▶ [Dataset extract]

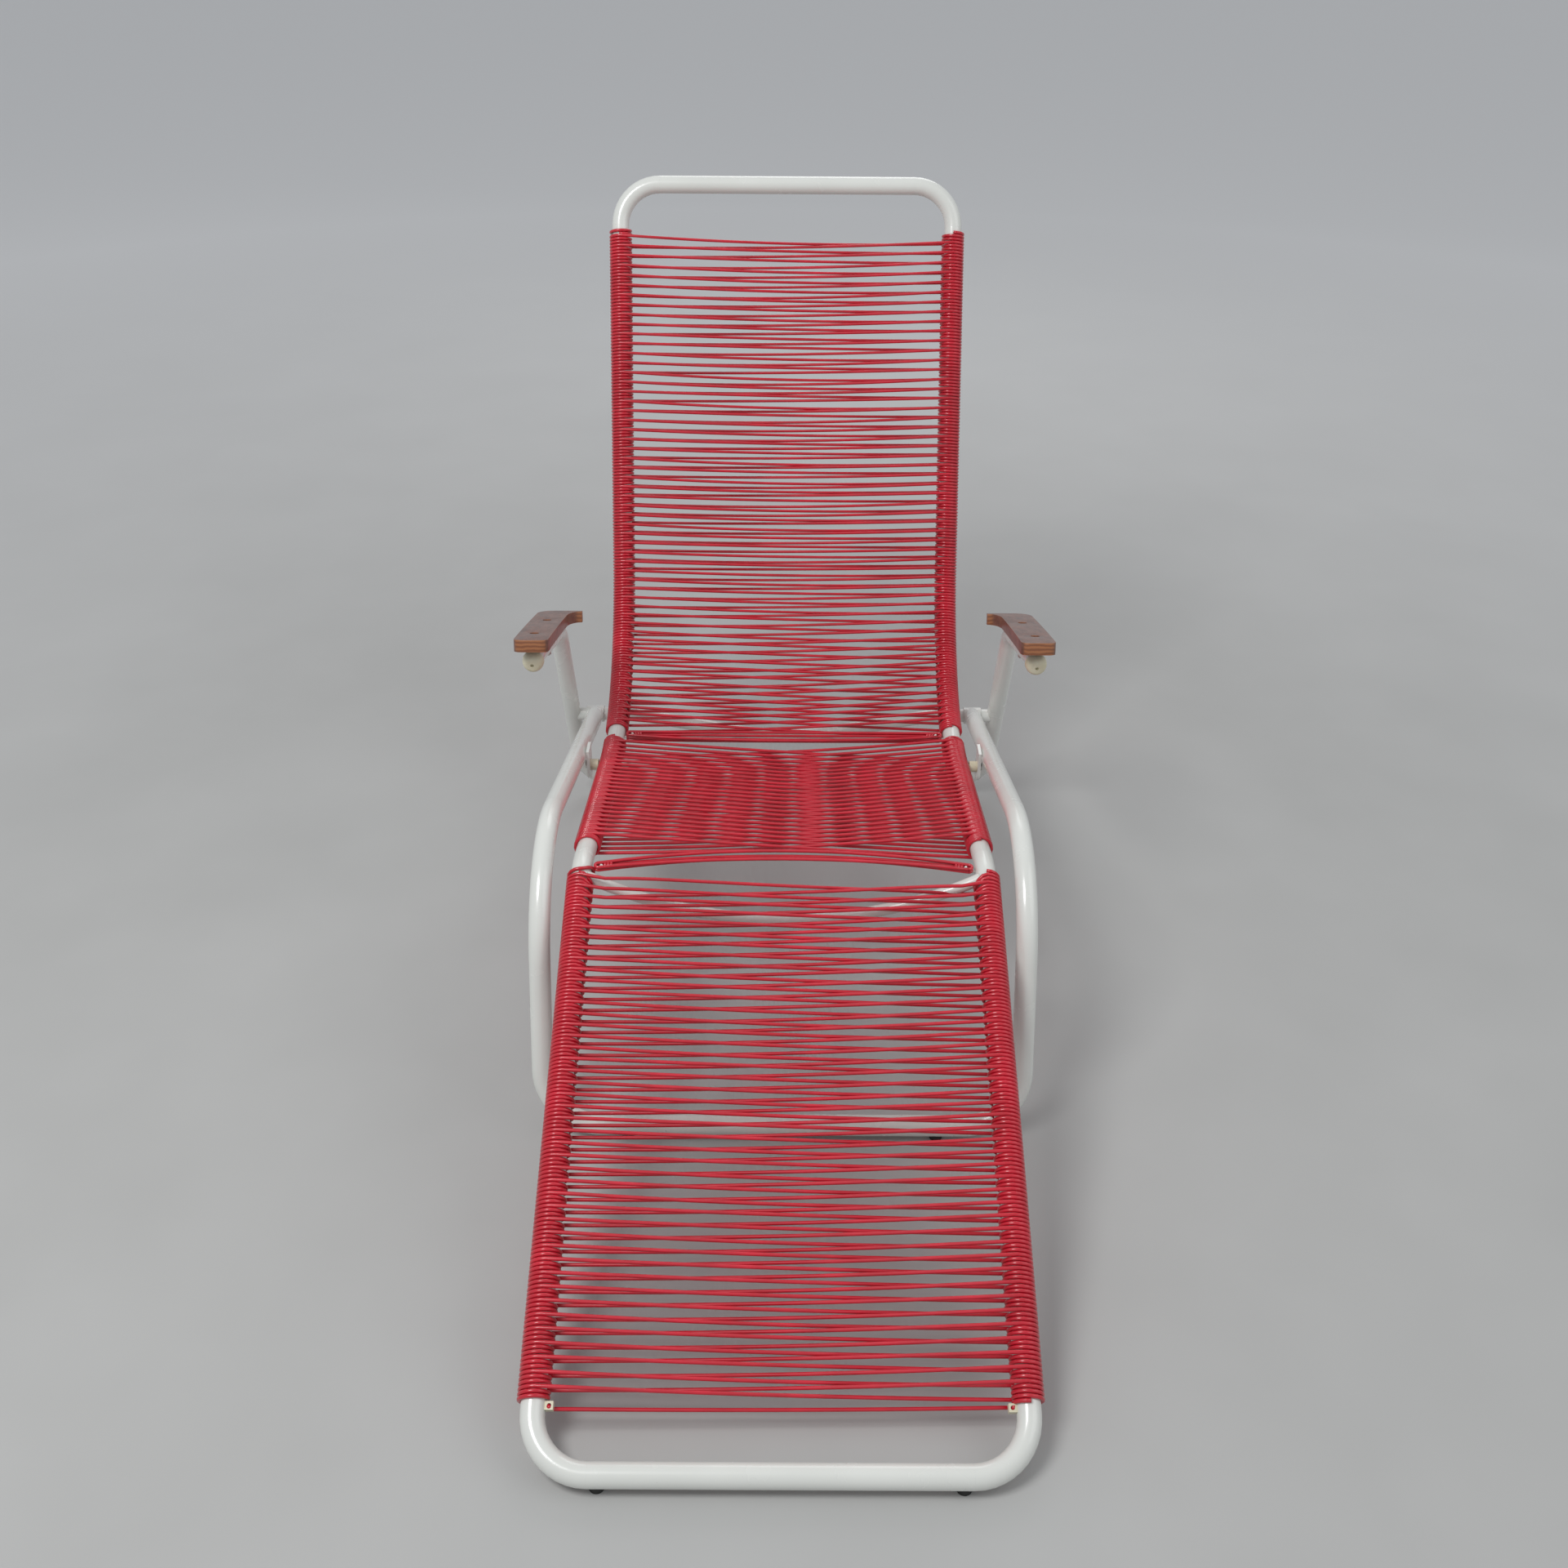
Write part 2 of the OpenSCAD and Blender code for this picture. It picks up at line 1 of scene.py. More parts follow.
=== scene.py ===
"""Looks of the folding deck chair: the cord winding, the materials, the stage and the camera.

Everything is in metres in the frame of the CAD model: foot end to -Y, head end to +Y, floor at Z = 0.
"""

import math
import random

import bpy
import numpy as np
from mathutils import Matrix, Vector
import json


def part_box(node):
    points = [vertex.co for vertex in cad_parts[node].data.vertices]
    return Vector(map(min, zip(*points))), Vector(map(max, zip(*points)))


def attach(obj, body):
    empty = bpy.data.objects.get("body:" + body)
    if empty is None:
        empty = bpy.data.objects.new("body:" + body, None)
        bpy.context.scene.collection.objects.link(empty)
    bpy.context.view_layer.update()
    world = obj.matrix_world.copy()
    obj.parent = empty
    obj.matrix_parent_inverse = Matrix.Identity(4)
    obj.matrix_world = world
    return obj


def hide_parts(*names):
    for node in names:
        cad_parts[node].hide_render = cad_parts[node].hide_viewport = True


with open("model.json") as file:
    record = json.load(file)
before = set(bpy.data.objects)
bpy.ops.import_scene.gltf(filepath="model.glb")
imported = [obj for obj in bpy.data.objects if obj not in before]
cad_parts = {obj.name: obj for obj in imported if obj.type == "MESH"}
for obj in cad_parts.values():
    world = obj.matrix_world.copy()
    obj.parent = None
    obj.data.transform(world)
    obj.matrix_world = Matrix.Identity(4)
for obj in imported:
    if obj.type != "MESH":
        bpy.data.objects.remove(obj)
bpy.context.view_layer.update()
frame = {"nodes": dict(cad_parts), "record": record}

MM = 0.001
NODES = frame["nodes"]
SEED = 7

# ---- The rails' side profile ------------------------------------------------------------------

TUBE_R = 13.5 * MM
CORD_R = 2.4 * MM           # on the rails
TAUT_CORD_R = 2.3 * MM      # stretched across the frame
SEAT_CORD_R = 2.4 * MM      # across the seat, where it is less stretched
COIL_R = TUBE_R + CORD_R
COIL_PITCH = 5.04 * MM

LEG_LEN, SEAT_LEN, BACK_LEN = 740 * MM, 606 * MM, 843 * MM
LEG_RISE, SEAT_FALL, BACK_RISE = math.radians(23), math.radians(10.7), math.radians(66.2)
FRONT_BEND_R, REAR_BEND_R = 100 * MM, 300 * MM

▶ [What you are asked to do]
Repeat the listing in full, keeping every line exactly as it is.

▶ [Exercise output]
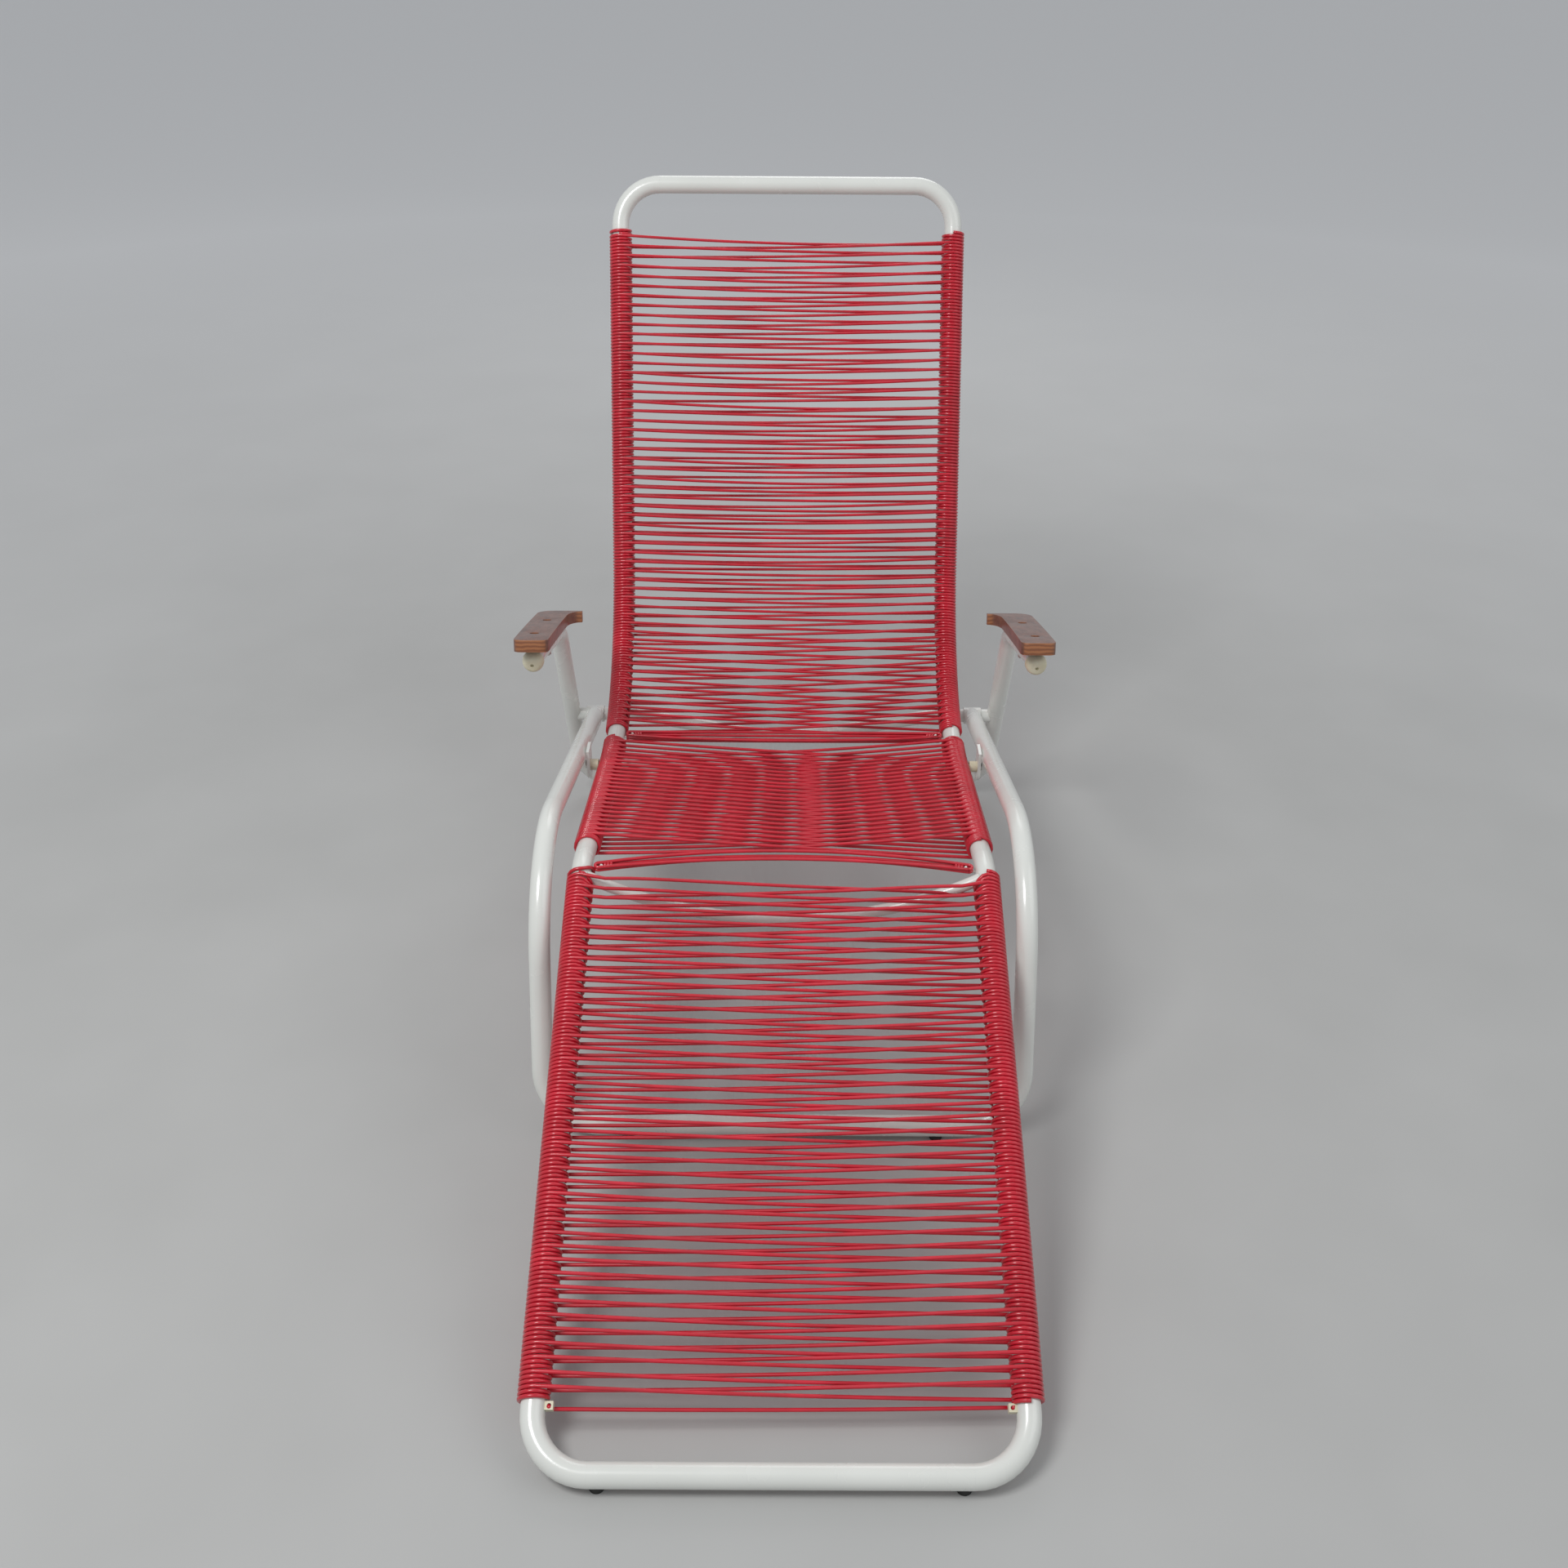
Write part 2 of the OpenSCAD and Blender code for this picture. It picks up at line 1 of scene.py. More parts follow.
=== scene.py ===
"""Looks of the folding deck chair: the cord winding, the materials, the stage and the camera.

Everything is in metres in the frame of the CAD model: foot end to -Y, head end to +Y, floor at Z = 0.
"""

import math
import random

import bpy
import numpy as np
from mathutils import Matrix, Vector
import json


def part_box(node):
    points = [vertex.co for vertex in cad_parts[node].data.vertices]
    return Vector(map(min, zip(*points))), Vector(map(max, zip(*points)))


def attach(obj, body):
    empty = bpy.data.objects.get("body:" + body)
    if empty is None:
        empty = bpy.data.objects.new("body:" + body, None)
        bpy.context.scene.collection.objects.link(empty)
    bpy.context.view_layer.update()
    world = obj.matrix_world.copy()
    obj.parent = empty
    obj.matrix_parent_inverse = Matrix.Identity(4)
    obj.matrix_world = world
    return obj


def hide_parts(*names):
    for node in names:
        cad_parts[node].hide_render = cad_parts[node].hide_viewport = True


with open("model.json") as file:
    record = json.load(file)
before = set(bpy.data.objects)
bpy.ops.import_scene.gltf(filepath="model.glb")
imported = [obj for obj in bpy.data.objects if obj not in before]
cad_parts = {obj.name: obj for obj in imported if obj.type == "MESH"}
for obj in cad_parts.values():
    world = obj.matrix_world.copy()
    obj.parent = None
    obj.data.transform(world)
    obj.matrix_world = Matrix.Identity(4)
for obj in imported:
    if obj.type != "MESH":
        bpy.data.objects.remove(obj)
bpy.context.view_layer.update()
frame = {"nodes": dict(cad_parts), "record": record}

MM = 0.001
NODES = frame["nodes"]
SEED = 7

# ---- The rails' side profile ------------------------------------------------------------------

TUBE_R = 13.5 * MM
CORD_R = 2.4 * MM           # on the rails
TAUT_CORD_R = 2.3 * MM      # stretched across the frame
SEAT_CORD_R = 2.4 * MM      # across the seat, where it is less stretched
COIL_R = TUBE_R + CORD_R
COIL_PITCH = 5.04 * MM

LEG_LEN, SEAT_LEN, BACK_LEN = 740 * MM, 606 * MM, 843 * MM
LEG_RISE, SEAT_FALL, BACK_RISE = math.radians(23), math.radians(10.7), math.radians(66.2)
FRONT_BEND_R, REAR_BEND_R = 100 * MM, 300 * MM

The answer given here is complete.